An improvement of electrospun membrane reusability via titanium dioxide nanoparticles and silane compounds for the electromembrane extraction

Abstract

A polyacrylonitrile (PAN)/polydimethylsiloxane (PDMS) flat membrane was fabricated by electrospinning technique and modified using titanium dioxide (TiO2) nanoparticles and low-energy materials, dimethyldichlorosilane (MeSiCl2)/methyltrichlorosilane (MeSiCl3), to obtain a hydrophobic surface. The new membrane was utilized for the electromembrane extraction (EME) of model molecules including dibutyl phthalate (DBP) and bis [2-ethylhexyl] phthalate (DEHP). The parameters affecting proposed EME were optimized by the response surface methodology (RSM) based on the central composite design (CCD). The optimized values were 200 V of voltage, 20 min of extraction time, 1100 rpm of agitation rate, 10 mL of donor phase volume and 1 mL of acceptor phase volume. From the results, the performance of EME with the new (modified) membrane remained almost constant after ten extraction cycles while the extraction performance of unmodified EME steeply fell after six extraction cycles. The limits of detection (LODs) for DBP and DEHP were 7.40 and 0.08 ng mL−1, respectively.
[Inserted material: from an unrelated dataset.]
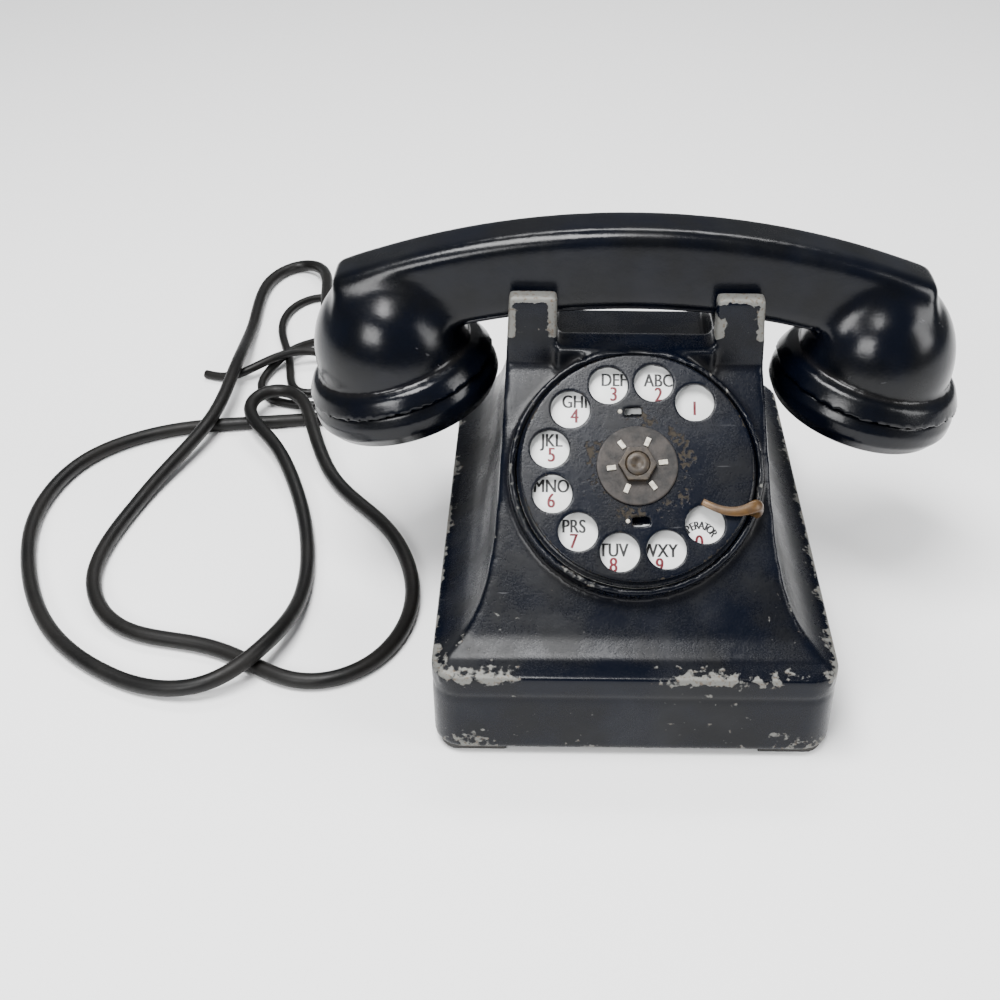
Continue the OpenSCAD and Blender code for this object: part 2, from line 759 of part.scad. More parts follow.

The linear dynamic range (LDR) was in the range of 100–4000 ng mL−1 for DBP and 1–2000 ng mL−1 for DEHP. The relative standard deviations (RSDs) were below 10%, and the relative recoveries were over 86%. The overall energy consumption for the extraction of the model molecules by new EME was 13.4 kWh m−3. The approach is time-efficient and cost-effective, as the fabricated membrane has better reusability than the previous membranes used for EME.